» **Aim**
Select, from the material below, each line with "finishes" in it.

» **Recorded information**
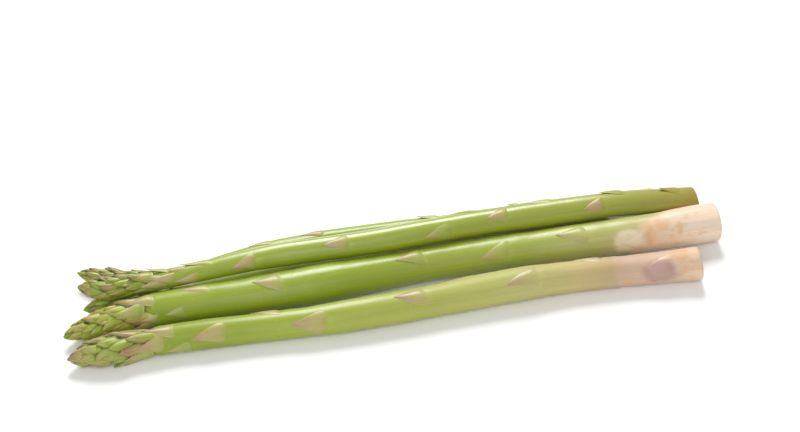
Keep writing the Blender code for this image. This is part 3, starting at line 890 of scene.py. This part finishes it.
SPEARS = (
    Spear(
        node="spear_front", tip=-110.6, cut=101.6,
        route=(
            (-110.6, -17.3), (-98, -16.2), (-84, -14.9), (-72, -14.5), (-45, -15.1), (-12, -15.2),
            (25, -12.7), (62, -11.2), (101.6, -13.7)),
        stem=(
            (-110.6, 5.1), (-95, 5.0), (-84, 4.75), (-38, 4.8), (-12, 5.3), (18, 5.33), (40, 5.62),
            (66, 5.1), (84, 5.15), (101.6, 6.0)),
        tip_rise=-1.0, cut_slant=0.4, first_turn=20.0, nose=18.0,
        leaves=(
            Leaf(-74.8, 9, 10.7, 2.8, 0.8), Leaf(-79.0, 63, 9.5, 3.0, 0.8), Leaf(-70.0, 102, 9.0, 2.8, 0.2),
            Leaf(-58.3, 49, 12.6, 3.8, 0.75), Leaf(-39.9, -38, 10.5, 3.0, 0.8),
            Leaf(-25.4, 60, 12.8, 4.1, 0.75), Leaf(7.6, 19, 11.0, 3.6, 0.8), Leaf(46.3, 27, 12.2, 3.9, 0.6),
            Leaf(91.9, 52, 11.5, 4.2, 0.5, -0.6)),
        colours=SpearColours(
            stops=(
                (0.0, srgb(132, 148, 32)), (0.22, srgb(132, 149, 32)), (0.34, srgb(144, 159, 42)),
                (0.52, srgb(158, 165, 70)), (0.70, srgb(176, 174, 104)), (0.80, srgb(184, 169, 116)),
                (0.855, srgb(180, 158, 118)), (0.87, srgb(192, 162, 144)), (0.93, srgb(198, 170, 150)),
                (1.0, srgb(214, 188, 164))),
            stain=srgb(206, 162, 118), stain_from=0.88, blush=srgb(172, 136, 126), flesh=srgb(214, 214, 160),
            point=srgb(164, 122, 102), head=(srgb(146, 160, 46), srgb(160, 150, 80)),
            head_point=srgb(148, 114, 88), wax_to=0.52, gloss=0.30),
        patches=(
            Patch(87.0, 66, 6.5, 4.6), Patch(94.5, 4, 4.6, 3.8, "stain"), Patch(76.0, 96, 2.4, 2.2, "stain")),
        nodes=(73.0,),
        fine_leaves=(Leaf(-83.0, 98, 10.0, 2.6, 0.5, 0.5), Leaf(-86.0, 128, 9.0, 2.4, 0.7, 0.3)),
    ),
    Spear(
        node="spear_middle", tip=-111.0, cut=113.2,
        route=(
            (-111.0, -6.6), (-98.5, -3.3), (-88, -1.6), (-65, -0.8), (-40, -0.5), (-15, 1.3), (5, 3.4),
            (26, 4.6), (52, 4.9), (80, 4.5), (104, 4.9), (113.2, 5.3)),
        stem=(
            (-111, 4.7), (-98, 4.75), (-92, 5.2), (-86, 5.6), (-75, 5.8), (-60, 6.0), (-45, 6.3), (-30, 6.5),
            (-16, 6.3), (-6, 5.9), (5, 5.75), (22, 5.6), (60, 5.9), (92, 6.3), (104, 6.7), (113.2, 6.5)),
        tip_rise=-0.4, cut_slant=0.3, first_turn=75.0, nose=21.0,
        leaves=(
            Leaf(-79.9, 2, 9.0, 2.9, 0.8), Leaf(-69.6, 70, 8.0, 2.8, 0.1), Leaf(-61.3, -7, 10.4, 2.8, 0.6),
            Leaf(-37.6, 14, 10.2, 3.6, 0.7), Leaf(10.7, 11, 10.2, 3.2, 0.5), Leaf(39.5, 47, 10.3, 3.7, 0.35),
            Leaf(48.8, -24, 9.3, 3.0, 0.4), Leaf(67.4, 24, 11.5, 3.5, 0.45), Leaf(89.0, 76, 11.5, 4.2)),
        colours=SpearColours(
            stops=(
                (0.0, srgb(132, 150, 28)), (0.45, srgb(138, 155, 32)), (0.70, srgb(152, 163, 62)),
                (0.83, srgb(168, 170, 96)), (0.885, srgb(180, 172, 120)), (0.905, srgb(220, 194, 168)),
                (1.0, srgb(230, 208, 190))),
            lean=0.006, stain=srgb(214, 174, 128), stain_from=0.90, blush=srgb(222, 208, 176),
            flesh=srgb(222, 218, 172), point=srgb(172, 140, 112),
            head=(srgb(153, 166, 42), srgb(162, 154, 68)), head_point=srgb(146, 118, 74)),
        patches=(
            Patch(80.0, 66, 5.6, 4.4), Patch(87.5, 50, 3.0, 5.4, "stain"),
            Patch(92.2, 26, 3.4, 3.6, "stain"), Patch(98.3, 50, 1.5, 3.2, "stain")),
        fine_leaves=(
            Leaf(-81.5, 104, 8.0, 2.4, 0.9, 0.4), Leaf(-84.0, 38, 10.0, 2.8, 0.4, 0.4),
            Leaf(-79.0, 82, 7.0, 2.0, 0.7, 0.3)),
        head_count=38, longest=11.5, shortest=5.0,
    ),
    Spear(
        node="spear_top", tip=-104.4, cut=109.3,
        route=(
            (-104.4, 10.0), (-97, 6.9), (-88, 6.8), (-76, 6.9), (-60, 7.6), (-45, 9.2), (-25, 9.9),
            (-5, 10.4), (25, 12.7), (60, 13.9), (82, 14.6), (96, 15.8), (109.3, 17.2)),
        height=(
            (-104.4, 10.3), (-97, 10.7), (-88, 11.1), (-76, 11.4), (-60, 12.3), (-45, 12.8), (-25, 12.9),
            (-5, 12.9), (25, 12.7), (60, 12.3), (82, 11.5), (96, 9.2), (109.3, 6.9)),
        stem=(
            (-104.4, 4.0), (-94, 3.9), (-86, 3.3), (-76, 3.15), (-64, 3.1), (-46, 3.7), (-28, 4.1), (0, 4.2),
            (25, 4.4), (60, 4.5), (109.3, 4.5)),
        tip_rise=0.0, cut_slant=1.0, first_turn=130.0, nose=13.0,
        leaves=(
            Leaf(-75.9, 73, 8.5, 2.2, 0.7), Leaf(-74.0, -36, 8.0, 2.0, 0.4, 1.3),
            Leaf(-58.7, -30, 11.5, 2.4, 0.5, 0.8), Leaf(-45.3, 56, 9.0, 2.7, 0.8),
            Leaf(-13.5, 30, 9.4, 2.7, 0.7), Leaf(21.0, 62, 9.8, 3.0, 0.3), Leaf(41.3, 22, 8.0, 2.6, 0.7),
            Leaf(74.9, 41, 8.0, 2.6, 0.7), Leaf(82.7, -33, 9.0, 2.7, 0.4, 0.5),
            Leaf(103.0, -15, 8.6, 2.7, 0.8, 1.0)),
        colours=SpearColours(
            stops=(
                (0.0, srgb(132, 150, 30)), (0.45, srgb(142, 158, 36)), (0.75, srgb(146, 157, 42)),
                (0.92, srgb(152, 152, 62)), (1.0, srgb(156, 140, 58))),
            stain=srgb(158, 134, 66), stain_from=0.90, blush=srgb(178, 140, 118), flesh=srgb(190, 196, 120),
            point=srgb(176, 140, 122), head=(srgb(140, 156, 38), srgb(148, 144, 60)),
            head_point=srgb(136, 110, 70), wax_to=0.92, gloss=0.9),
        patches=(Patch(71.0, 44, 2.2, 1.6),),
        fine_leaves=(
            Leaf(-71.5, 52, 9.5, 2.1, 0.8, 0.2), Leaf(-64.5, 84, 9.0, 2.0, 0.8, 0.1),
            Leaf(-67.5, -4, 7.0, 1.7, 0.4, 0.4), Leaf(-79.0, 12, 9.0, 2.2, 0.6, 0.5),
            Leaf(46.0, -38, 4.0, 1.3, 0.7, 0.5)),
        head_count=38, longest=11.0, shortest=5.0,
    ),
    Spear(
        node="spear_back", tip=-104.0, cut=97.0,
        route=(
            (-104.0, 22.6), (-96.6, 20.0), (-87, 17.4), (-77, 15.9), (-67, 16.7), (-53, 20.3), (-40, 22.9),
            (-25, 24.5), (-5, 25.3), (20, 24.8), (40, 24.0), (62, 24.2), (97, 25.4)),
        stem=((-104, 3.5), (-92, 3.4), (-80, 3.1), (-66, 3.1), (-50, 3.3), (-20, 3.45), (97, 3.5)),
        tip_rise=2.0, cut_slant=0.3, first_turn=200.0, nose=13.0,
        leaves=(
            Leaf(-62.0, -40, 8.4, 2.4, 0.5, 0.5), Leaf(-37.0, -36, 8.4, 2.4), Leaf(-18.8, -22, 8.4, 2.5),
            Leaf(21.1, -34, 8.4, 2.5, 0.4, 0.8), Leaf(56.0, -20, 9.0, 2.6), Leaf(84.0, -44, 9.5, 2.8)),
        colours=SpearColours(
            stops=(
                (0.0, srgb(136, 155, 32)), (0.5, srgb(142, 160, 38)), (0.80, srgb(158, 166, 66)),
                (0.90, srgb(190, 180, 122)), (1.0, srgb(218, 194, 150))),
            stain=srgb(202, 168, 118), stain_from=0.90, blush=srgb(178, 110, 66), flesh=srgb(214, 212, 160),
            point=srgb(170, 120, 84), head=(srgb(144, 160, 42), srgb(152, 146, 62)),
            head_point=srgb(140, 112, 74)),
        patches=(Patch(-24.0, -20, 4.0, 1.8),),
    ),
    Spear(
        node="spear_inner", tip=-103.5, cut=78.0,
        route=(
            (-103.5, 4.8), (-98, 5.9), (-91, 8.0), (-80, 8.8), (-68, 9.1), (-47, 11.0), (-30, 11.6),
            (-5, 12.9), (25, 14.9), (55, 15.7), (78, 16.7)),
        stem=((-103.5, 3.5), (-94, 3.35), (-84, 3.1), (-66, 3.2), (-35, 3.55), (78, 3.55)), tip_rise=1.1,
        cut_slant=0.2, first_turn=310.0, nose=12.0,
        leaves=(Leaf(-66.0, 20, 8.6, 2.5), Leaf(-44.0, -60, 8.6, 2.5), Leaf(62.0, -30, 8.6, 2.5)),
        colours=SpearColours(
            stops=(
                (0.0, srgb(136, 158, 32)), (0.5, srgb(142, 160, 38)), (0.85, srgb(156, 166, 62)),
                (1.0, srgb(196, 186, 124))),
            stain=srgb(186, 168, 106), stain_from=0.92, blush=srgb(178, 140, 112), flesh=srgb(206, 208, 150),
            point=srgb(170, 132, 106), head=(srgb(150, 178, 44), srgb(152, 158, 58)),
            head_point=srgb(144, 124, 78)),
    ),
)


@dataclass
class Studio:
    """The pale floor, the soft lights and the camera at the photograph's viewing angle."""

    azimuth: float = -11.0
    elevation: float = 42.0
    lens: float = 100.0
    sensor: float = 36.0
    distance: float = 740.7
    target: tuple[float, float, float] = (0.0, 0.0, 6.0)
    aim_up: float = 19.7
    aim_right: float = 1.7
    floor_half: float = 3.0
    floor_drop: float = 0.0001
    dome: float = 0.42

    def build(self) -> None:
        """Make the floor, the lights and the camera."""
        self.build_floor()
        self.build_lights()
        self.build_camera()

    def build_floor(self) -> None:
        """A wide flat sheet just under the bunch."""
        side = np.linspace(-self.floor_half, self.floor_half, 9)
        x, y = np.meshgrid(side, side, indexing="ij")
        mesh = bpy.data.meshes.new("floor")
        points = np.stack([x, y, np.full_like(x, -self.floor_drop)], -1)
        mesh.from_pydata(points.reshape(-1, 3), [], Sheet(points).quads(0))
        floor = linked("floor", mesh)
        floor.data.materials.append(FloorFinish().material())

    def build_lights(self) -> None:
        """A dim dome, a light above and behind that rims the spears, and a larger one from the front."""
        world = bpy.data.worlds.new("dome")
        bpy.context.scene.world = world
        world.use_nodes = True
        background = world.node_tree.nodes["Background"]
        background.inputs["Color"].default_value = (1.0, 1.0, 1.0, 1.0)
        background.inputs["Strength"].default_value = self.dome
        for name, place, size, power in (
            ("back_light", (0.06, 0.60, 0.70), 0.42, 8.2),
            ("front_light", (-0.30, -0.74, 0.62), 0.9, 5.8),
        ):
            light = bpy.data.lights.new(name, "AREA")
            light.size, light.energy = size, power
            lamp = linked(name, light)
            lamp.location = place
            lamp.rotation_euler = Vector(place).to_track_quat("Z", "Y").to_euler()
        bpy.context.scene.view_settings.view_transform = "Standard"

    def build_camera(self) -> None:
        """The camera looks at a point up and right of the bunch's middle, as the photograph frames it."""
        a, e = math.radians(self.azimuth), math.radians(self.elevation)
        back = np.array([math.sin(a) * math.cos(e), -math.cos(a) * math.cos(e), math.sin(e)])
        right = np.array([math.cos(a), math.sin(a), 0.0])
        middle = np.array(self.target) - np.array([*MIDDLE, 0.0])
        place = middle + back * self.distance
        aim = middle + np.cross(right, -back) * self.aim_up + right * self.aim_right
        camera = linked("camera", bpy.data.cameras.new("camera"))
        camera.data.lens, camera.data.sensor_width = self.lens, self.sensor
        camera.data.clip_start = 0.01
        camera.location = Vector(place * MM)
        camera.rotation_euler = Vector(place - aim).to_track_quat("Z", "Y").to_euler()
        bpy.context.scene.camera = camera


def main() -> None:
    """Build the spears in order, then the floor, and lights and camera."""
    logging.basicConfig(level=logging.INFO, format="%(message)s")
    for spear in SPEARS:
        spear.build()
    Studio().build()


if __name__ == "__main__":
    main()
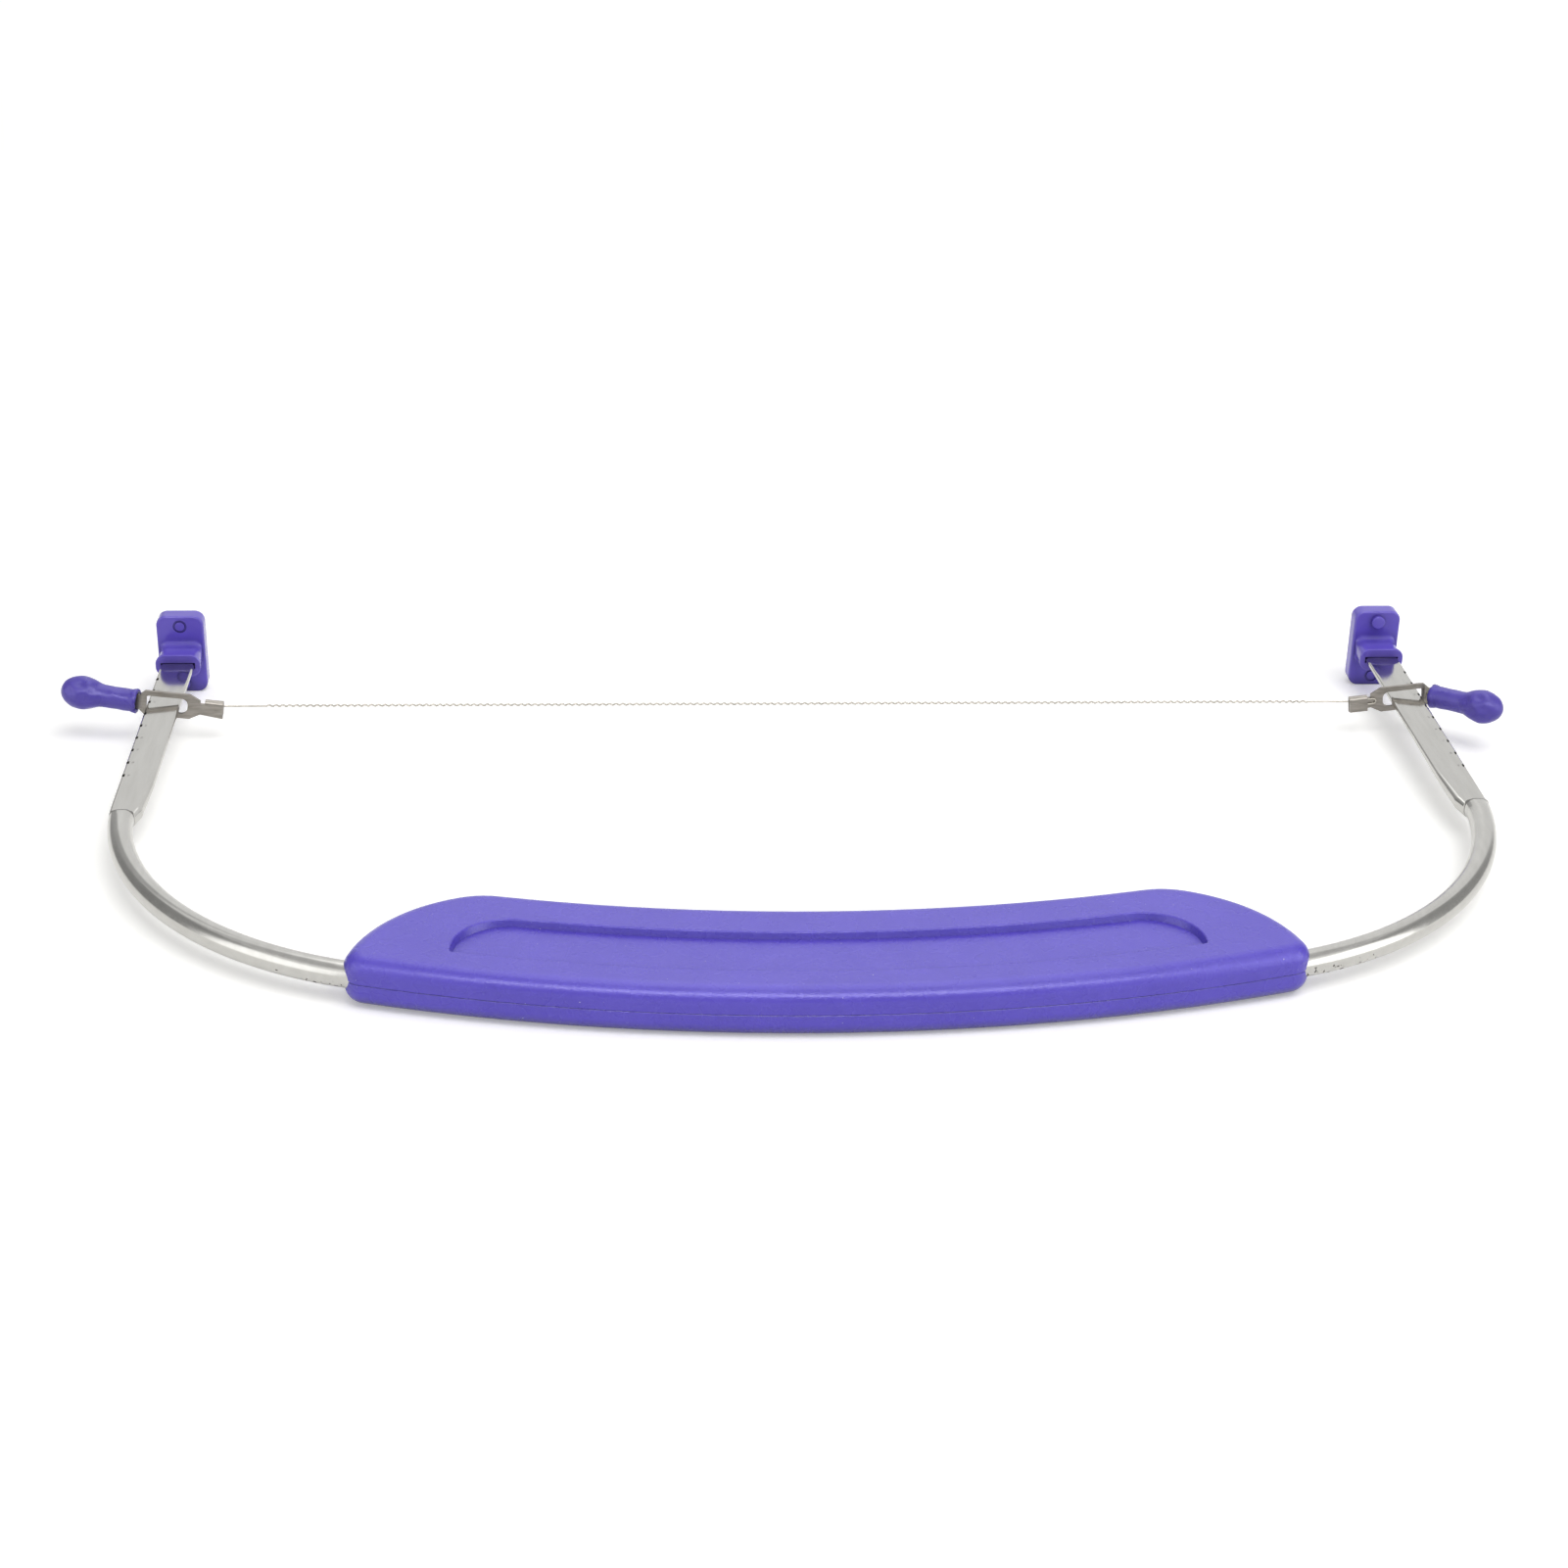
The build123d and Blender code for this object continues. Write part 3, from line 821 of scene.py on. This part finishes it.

» **Solution**
Keep writing the Blender code for this image. This is part 3, starting at line 890 of scene.py. This part finishes it.
The build123d and Blender code for this object continues. Write part 3, from line 821 of scene.py on. This part finishes it.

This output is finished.